Я несколько раз предпринимал труд по перечислению метафор Маяковского. Едва начав, каждый раз я отказывался, так как убеждался, что такое перечисление окажется равным переписке почти всех его строк.
Что же лучшее? Не представление ли о том, что можно, опираясь о ребра, выскочить из собственного сердца?
Я столкнулся с этой метафорой, читая «Облако в штанах», совсем молодым. Я еще не представлял себе по-настоящему, что такое стихи. Разумеется, уже состоялись встречи и со скачущим памятником, и с царем, пирующим в Петербурге-городке, и со звездой, которая разговаривает с другой звездой. Но радостному восприятию всего этого мешало то, что восприятие происходило не само по себе, не свободно, сопровождалось ощущением обязательности, поскольку стихи эти «учили» в школе и знакомство с ними было таким уроком, как знакомство, скажем, с математикой или законоведением. Их красота поэтому потухала. А тут вдруг встреча с поэзией, так сказать, на свободе, по своей воле… Так вот какая она бывает, поэзия! «Выскочу, — кричит поэт, — выскочу, выскочу!»

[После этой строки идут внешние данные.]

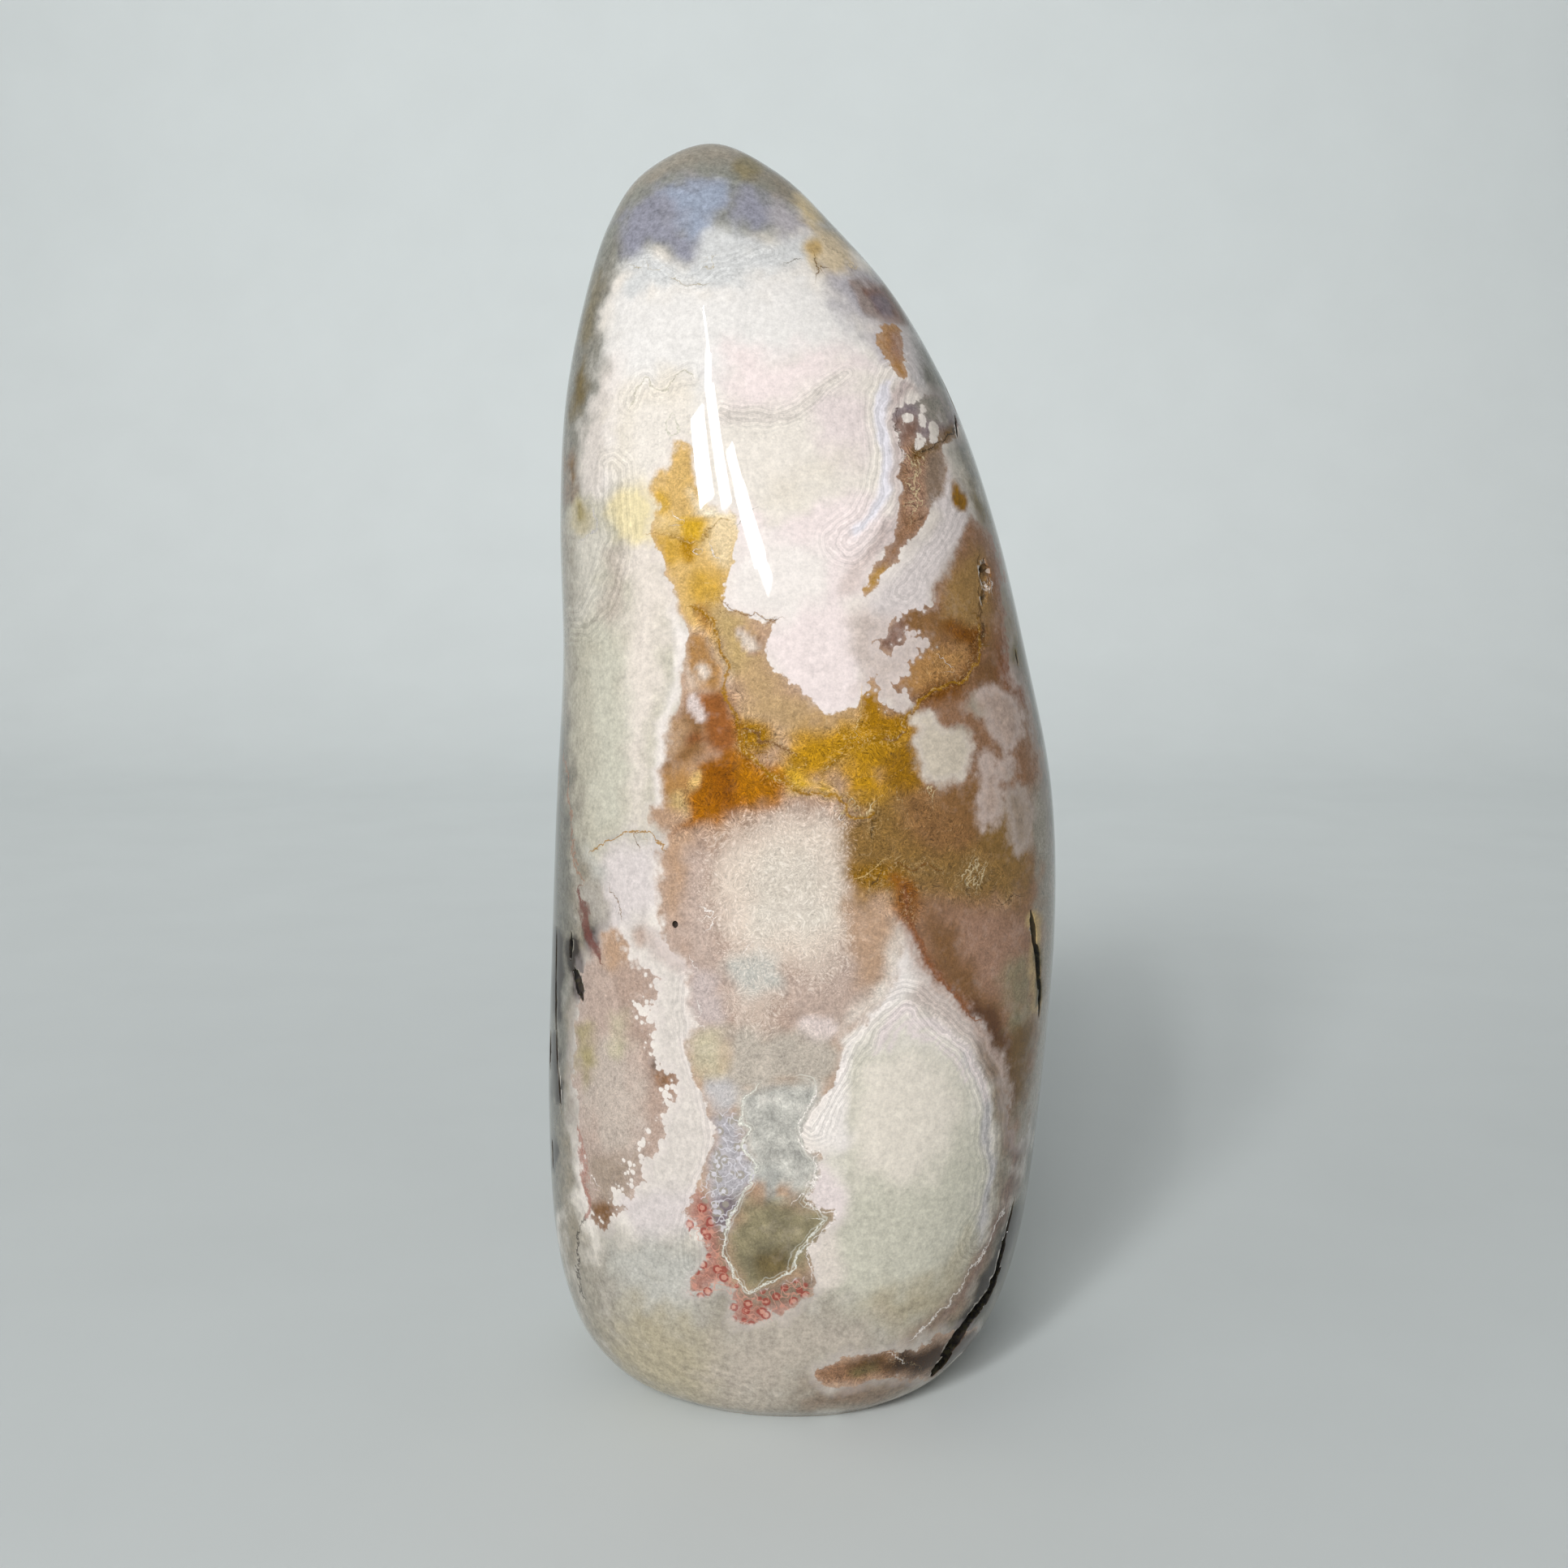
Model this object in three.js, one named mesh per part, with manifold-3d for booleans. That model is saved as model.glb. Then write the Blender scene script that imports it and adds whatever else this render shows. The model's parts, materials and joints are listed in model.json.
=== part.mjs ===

Он хочет выскочить из собственного сердца. Он опирается о собственные ребра и пытается выскочить из самого себя!
Странно, мне представились в ту минуту какие-то городские видения: треки велосипедов, дуги мостов — может быть, и в самом деле взгляд мой тогда упал на нечто грандиозно-городское… Во всяком случае, этот человек, лезущий из самого себя по спирали ребер, возник в моем сознании огромным, заслоняющим закат… Так и впоследствии, когда я встречался с живым Маяковским, он всегда мне казался еще чем-то другим, а не только человеком: не то городом, не то пламенем заката над ним.
В его книгах, я бы сказал, раскрывается целый театр метафор. От булок, у которых «загибаются грифы скрипок» [112], до моста, в котором он увидел «позвонок культуры».